The defenders of the NSA during this controversial time like to point out that they aren’t watching you, per se, but rather they’re just looking for patterns in the massive swaths of data collected. The problem is that claim is simply not true, as evidenced by the 2008 report detailing how NSA officials were listening in on American soldiers during their most intimate moments.

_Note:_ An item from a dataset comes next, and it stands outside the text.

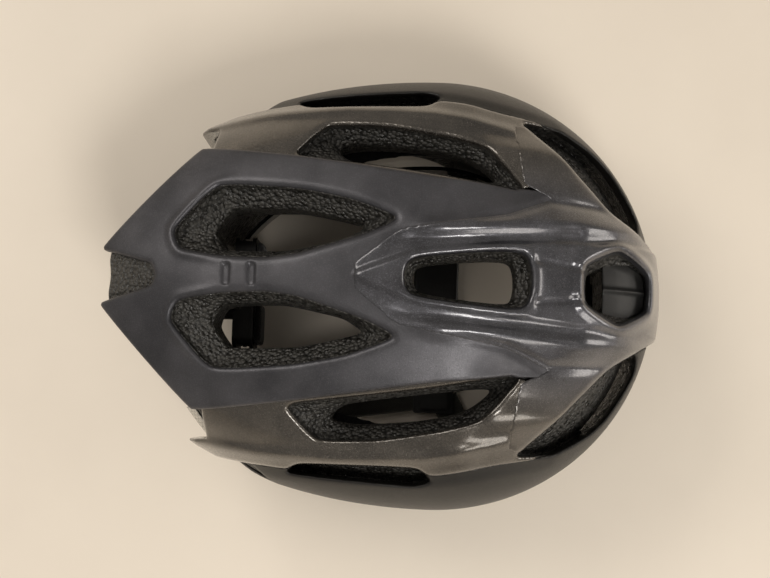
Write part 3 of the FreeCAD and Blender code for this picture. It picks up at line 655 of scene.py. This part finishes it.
# Pale tape on the rear corners of the rim, under the deck's corners
tape_plan = outline([(-108, 61), (-98, 63), (-89, 75), (-95, 78.5)], 0.08, mirrored=True)
tape_base = under_corners(band_dome)
tape_solid = join(tape_base - 0.9, -(tape_base - 0.15), 0.3)
tape_solid = np.maximum(np.maximum(tape_solid, tape_plan), np.maximum(Z - 66, 34 - Z))
both_sides("tape_", tape_solid, TAPE, "reflector_")


# ---------------------------------------------------------------- webbing
STRAP_THICKNESS = 1.5
STRAP_COLUMNS = 12                  # faces across a strap
LYING = 3.75                        # middle of a strap that lies flat, above the floor


def webbing(name, stations, width, body, replaced):
    """Flat strap through stations of (point, direction across), in millimetres."""
    rows = []
    for i in range(len(stations) - 1):
        (p, s), (q, t) = stations[i], stations[i + 1]
        p, q, s, t = (np.array(v, dtype=float) for v in (p, q, s, t))
        for k in range(24):
            f = k / 24
            rows.append((p + (q - p) * f, s + (t - s) * step(f, 0, 1)))
    rows.append(tuple(np.array(v, dtype=float) for v in stations[-1]))
    middles = np.array([r[0] for r in rows])
    for _ in range(10):     # ease the bends
        middles[1:-1] = (middles[:-2] + 2 * middles[1:-1] + middles[2:]) / 4
    tangents = np.gradient(middles, axis=0)
    lengths = np.concatenate([[0], np.cumsum(np.linalg.norm(np.diff(middles, axis=0), axis=1))])
    points, faces, uvs = [], [], []
    for middle, tangent, (_, across) in zip(middles, tangents, rows):
        tangent = tangent / np.linalg.norm(tangent)
        across = across - tangent * across.dot(tangent)
        across = across / np.linalg.norm(across)
        out = np.cross(tangent, across)
        for sign in (1, -1):
            for c in range(STRAP_COLUMNS + 1):
                u = c / STRAP_COLUMNS * 2 - 1
                # a selvedge bead at each edge
                thick = STRAP_THICKNESS / 2 * (0.78 + 0.22 * bell(abs(u) - 0.9, 0.12)) * (
                    1 - 0.55 * step(abs(u), 0.94, 1.0))
                offset = across * u * width / 2 * sign + out * sign * thick
                points.append((middle + offset) * TO_METRES)
    ring_count = 2 * (STRAP_COLUMNS + 1)
    for i in range(len(rows) - 1):
        for c in range(ring_count):
            d = (c + 1) % ring_count
            faces.append((i * ring_count + c, i * ring_count + d,
                          (i + 1) * ring_count + d, (i + 1) * ring_count + c))
            uvs += [(c, i), (c + 1, i), (c + 1, i + 1), (c, i + 1)]
    last = (len(rows) - 1) * ring_count
    for c in range(STRAP_COLUMNS):
        faces.append((c + 1, c, ring_count - 1 - c, ring_count - 2 - c))
        faces.append((last + c, last + c + 1, last + ring_count - 2 - c, last + ring_count - 1 - c))
        uvs += [(0, 0)] * 8
    piece = mesh_object(name, [tuple(p) for p in points], faces)
    layer = piece.data.uv_layers.new(name="weave")
    per_column = width / STRAP_COLUMNS
    for loop, (c, i) in enumerate(uvs):
        layer.data[loop].uv = (c * per_column * TO_METRES,
                               lengths[min(i, len(lengths) - 1)] * TO_METRES)
    piece.data.materials.append(WEBBING)
    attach(piece, body)
    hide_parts(replaced)
    return piece


for name, sign in (("left", 1), ("right", -1)):
    for place_name, x, top_y, foot_y, end_x, lean in (
            ("front", 43.0, 79.0, 72.5, 34.0, -2.4), ("rear", -38.0, 69.2, 62.0, 22.0, 3.4)):
        run = np.array((end_x - x, 53.0 - foot_y))
        run = run / np.linalg.norm(run)
        flat = (-run[1] * 6, run[0] * 6 * sign, 0)
        if flat[0] < 0:
            flat = tuple(-v for v in flat)
        upright = (7.5, lean * sign, 0)
        webbing("webbing_" + place_name + "_" + name, [
            ((x, top_y * sign, 46.0), upright),
            ((x, foot_y * sign, 5.2), upright),
            ((x + run[0] * 4, (foot_y + run[1] * 4) * sign, LYING), flat),
            ((end_x, 53.0 * sign, LYING), flat)],
            15.0 if place_name == "front" else 14.0, "root",
            "strap_" + place_name + "_" + name)
webbing("webbing_chin_left", [((28, 27, LYING), (1, 0, 0)), ((28, 38, LYING), (1, 0, 0))], 15.0,
        "root", "chin_strap_left")
webbing("webbing_chin_right", [((28, -11, LYING), (1, 0, 0)), ((28, -49, LYING), (1, 0, 0))], 15.0,
        "tongue", "chin_strap_right")


# ---------------------------------------------------------------- pads
def pad(node_name, swell, body, push):
    """Soft pad: the node's own shape, remeshed, smoothed, inflated as cloth, and rounded by one
    subdivision.
    """
    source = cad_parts[node_name]
    piece = bpy.data.objects.new(node_name.replace("_pad", "_cushion"), source.data.copy())
    scene.collection.objects.link(piece)
    bpy.context.view_layer.objects.active = piece
    for other in bpy.context.selected_objects:
        other.select_set(False)
    piece.select_set(True)
    remesh = piece.modifiers.new("remesh", "REMESH")
    remesh.mode = "VOXEL"
    remesh.voxel_size = 0.0016
    bpy.ops.object.modifier_apply(modifier=remesh.name)
    smooth = piece.modifiers.new("smooth", "SMOOTH")
    smooth.factor = 0.5
    smooth.iterations = 6
    bpy.ops.object.modifier_apply(modifier=smooth.name)
    count = len(piece.data.vertices)
    start = np.empty(count * 3, dtype=np.float32)
    piece.data.vertices.foreach_get("co", start)
    cloth = piece.modifiers.new("cloth", "CLOTH")
    cloth.settings.use_pressure = True
    cloth.settings.uniform_pressure_force = 4.0
    cloth.settings.tension_stiffness = 20.0
    cloth.settings.effector_weights.gravity = 0.0
    cloth.point_cache.frame_start = 1
    cloth.point_cache.frame_end = push
    for f in range(1, push + 1):
        scene.frame_set(f)
    bpy.ops.object.modifier_apply(modifier=cloth.name)
    moved = np.empty(count * 3, dtype=np.float32)
    piece.data.vertices.foreach_get("co", moved)
    delta = (moved - start).reshape(-1, 3)
    size = np.linalg.norm(delta, axis=1, keepdims=True)
    delta = delta * np.minimum(1.0, swell * TO_METRES / np.maximum(size, 1e-9))
    piece.data.vertices.foreach_set("co", (start.reshape(-1, 3) + delta).ravel())
    scene.frame_set(1)
    rounds = piece.modifiers.new("rounds", "SUBSURF")
    rounds.levels = 1
    rounds.render_levels = 1
    bpy.ops.object.modifier_apply(modifier=rounds.name)
    piece.data.shade_smooth()
    piece.data.materials.clear()
    piece.data.materials.append(KNIT)
    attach(piece, body)
    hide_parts(node_name)
    return piece


for node_name, body in (("brow_pad", "root"), ("crown_pad", "root"), ("side_pad_left", "root"),
                        ("side_pad_right", "root"), ("cradle_pad_left", "cradle"),
                        ("cradle_pad_right", "cradle")):
    pad(node_name, 0.8, body, 12)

A former Navy Arab linguist David Faulk, who worked at the NSA center in Georgia, told ABC about the NSA eavesdropping and even mocking U.S. citizens overseas :
Faulk says he and others in his section of the NSA facility at Fort Gordon routinely shared salacious or tantalizing phone calls that had been intercepted, alerting office mates to certain time codes of "cuts" that were available on each operator's computer."Hey, check this out," Faulk says he would be told, "there's good phone sex or there's some pillow talk, pull up this call, it's really funny, go check it out. It would be some colonel making pillow talk and we would say, 'Wow, this was crazy'," Faulk told ABC News.
Faulk said he joined in to listen, and talk about it during breaks in Back Hall's "smoke pit," but ended up feeling badly about his actions.
"That's in 2008. Where was the outrage? I don't even remember the story," Glenn said. "This... affects... you. You don't have to be doing something wrong. Collect enough information and I'll find something wrong. Create enough regulation and I can trap you six ways to Sunday."